Rate-Sensing Performance of Imperfect Capacitive Ring-Based MEMS Coriolis Vibrating Gyroscopes at Large Drive Amplitudes †

Abstract

This paper investigates the effect of electrostatic nonlinearity on the rate-sensing performance of imperfect ring-based Coriolis Vibrating Gyroscopes (CVGs) for devices having 8 and 16 evenly distributed electrodes. Mathematical models are developed for CVGs operating in (i) an open loop for a linear electrostatically trimmed device, (ii) a closed loop where a sense force balancing is applied to negate the sense quadrature response, and the effects of electrostatic nonlinearity are investigated for increasing drive amplitudes. The modeling indicates the nonlinear responses for 8- and 16-electrode arrangements are quite different, and this can be attributed to the nonlinear frequency imbalance, which depends on the drive and sense frequency softening as well as the presence of self-induced parametric excitation in the sense response. In open loop the 16-electrode arrangement exhibits much weaker levels of nonlinearity than the 8-electrode arrangement because the nonlinear frequency imbalance is less sensitive to drive amplitude.
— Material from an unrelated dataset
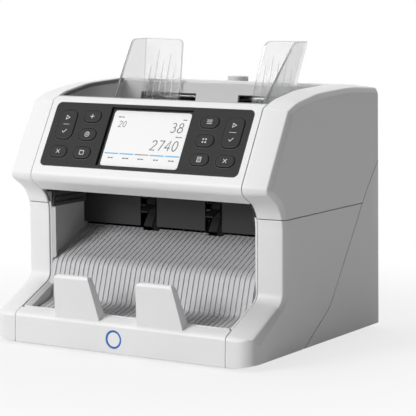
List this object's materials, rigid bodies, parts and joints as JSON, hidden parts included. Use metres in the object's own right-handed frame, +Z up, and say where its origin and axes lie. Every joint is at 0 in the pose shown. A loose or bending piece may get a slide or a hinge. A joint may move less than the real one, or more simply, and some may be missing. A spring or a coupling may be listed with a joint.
{
  "type": "banknote counter",
  "caption": "Tabletop banknote counter with a top hopper and two sliding clear guides, a sloping key and display panel and an open stacker pocket.",
  "frame": {"origin": "bottom centre of the bounding box, under the feet", "axes": "+X to the machine's right as seen from its front, +Y to its back, +Z up"},
  "size_m": [0.25, 0.2304, 0.247],
  "materials": {
    "white_shell": "fine satin",
    "badge": "gloss",
    "grey_shell": "satin",
    "light_grey": "satin",
    "black_plastic": "matte",
    "panel_plastic": "fine matte",
    "screen": "smooth",
    "board": "matte",
    "strip": "matte",
    "clear_guide": "clear",
    "steel": "brushed",
    "plate_steel": "zinc plated",
    "rubber": "matte",
    "motor_paint": "satin"
  },
  "bodies": {
    "frame": {"base_tray": "white_shell", "front_bezel": "white_shell", "badge_disc": "badge", "stacker_plate": "grey_shell", "left_pocket_liner": "light_grey", "right_pocket_liner": "light_grey", "pocket_hood": "black_plastic", "head_cover": "white_shell", "control_panel": "panel_plastic", "display_screen": "screen", "keypad_board": "board", "left_upper_cover": "white_shell", "right_upper_cover": "white_shell", "left_lower_cover": "white_shell", "right_lower_cover": "white_shell", "rear_housing": "white_shell", "top_deck": "white_shell", "hopper_tray": "grey_shell", "left_hopper_strip": "strip", "right_hopper_strip": "strip", "guide_rail": "steel", "separator_beam": "black_plastic", "sensor_beam": "black_plastic", "left_side_plate": "plate_steel", "right_side_plate": "plate_steel", "tie_bars": "steel", "shaft_bearings": "steel", "drive_motor": "motor_paint", "drive_belts": "rubber", "main_board": "board", "power_supply": "plate_steel", "power_inlet": "black_plastic", "data_ports": "black_plastic", "rubber_feet": "rubber", "housing_screws": "steel"},
    "left_guide": {"left_note_guide": "clear_guide"},
    "right_guide": {"right_note_guide": "clear_guide"},
    "drum": {"drum_shaft": "steel", "feed_drum": "rubber"},
    "pickup": {"pickup_shaft": "steel", "pickup_wheels": "rubber"},
    "stacker": {"stacker_shaft": "steel", "stacker_wheels": "strip"},
    "motor_rotor": {"motor_pulley": "steel"},
    "rear_door": {"rear_door": "white_shell"},
    "power_rocker": {"power_rocker": "black_plastic"},
    "gap_knob": {"gap_knob": "grey_shell"},
    "key_left_start": {"key_left_start": "panel_plastic"},
    "key_left_low": {"key_left_low": "panel_plastic"},
    "key_left_top": {"key_left_top": "panel_plastic"},
    "key_left_middle": {"key_left_middle": "panel_plastic"},
    "key_left_bottom": {"key_left_bottom": "panel_plastic"},
    "key_right_start": {"key_right_start": "panel_plastic"},
    "key_right_low": {"key_right_low": "panel_plastic"},
    "key_right_top": {"key_right_top": "panel_plastic"},
    "key_right_middle": {"key_right_middle": "panel_plastic"},
    "key_right_bottom": {"key_right_bottom": "panel_plastic"}
  },
  "joints": [
    {"name": "key_left_start_press", "type": "slide", "parent": "frame", "child": "key_left_start", "axis": [0, 0.8704, -0.4924], "range_m": [0, 0.001], "stiffness_N_per_m": 300},
    {"name": "key_left_low_press", "type": "slide", "parent": "frame", "child": "key_left_low", "axis": [0, 0.8704, -0.4924], "range_m": [0, 0.001], "stiffness_N_per_m": 300},
    {"name": "key_left_top_press", "type": "slide", "parent": "frame", "child": "key_left_top", "axis": [0, 0.8704, -0.4924], "range_m": [0, 0.001], "stiffness_N_per_m": 300},
    {"name": "key_left_middle_press", "type": "slide", "parent": "frame", "child": "key_left_middle", "axis": [0, 0.8704, -0.4924], "range_m": [0, 0.001], "stiffness_N_per_m": 300},
    {"name": "key_left_bottom_press", "type": "slide", "parent": "frame", "child": "key_left_bottom", "axis": [0, 0.8704, -0.4924], "range_m": [0, 0.001], "stiffness_N_per_m": 300},
    {"name": "key_right_start_press", "type": "slide", "parent": "frame", "child": "key_right_start", "axis": [0, 0.8704, -0.4924], "range_m": [0, 0.001], "stiffness_N_per_m": 300},
    {"name": "key_right_low_press", "type": "slide", "parent": "frame", "child": "key_right_low", "axis": [0, 0.8704, -0.4924], "range_m": [0, 0.001], "stiffness_N_per_m": 300},
    {"name": "key_right_top_press", "type": "slide", "parent": "frame", "child": "key_right_top", "axis": [0, 0.8704, -0.4924], "range_m": [0, 0.001], "stiffness_N_per_m": 300},
    {"name": "key_right_middle_press", "type": "slide", "parent": "frame", "child": "key_right_middle", "axis": [0, 0.8704, -0.4924], "range_m": [0, 0.001], "stiffness_N_per_m": 300},
    {"name": "key_right_bottom_press", "type": "slide", "parent": "frame", "child": "key_right_bottom", "axis": [0, 0.8704, -0.4924], "range_m": [0, 0.001], "stiffness_N_per_m": 300},
    {"name": "left_guide_slide", "type": "slide", "parent": "frame", "child": "left_guide", "axis": [1, 0, 0], "range_m": [-0.008, 0.033]},
    {"name": "right_guide_slide", "type": "slide", "parent": "frame", "child": "right_guide", "axis": [-1, 0, 0], "range_m": [-0.008, 0.033]},
    {"name": "drum_spin", "type": "hinge", "parent": "frame", "child": "drum", "pos_m": [0, -0.0154, 0.152], "axis": [1, 0, 0], "continuous": true},
    {"name": "pickup_spin", "type": "hinge", "parent": "frame", "child": "pickup", "pos_m": [0, 0.0071, 0.1696], "axis": [1, 0, 0], "continuous": true},
    {"name": "stacker_spin", "type": "hinge", "parent": "frame", "child": "stacker", "pos_m": [0, 0.0036, 0.109], "axis": [1, 0, 0], "continuous": true},
    {"name": "motor_spin", "type": "hinge", "parent": "frame", "child": "motor_rotor", "pos_m": [0, 0.0416, 0.075], "axis": [1, 0, 0], "continuous": true},
    {"name": "rear_door_hinge", "type": "hinge", "parent": "frame", "child": "rear_door", "pos_m": [0, 0.1122, 0.02753], "axis": [-1, 0, 0], "range_deg": [0, 85]},
    {"name": "power_rocker_tilt", "type": "hinge", "parent": "frame", "child": "power_rocker", "pos_m": [0.082, 0.11032, 0.05598], "axis": [1, 0, 0], "range_deg": [0, 10]},
    {"name": "gap_knob_turn", "type": "hinge", "parent": "frame", "child": "gap_knob", "pos_m": [0, 0.0816, 0.21], "axis": [0, 0, 1], "range_deg": [-150, 150]}
  ],
  "couplings": [
    {"joint": "right_guide_slide", "follows": "left_guide_slide", "ratio": 1},
    {"joint": "pickup_spin", "follows": "drum_spin", "ratio": 1},
    {"joint": "stacker_spin", "follows": "drum_spin", "ratio": 1},
    {"joint": "motor_spin", "follows": "drum_spin", "ratio": 2}
  ]
}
For devices operating in closed-loop with sense force balancing to ensure the drive and sense responses are in-phase/anti-phase, it is shown that ideal rate-sensing performance is achieved at large drive amplitudes for both 8- and 16-electrode arrangements. Using sense force balancing, rate sensing can be achieved using either the sense response or the required balancing voltage. For the latter, large nonlinear frequency imbalances and low damping levels enhance rate-sensing performance.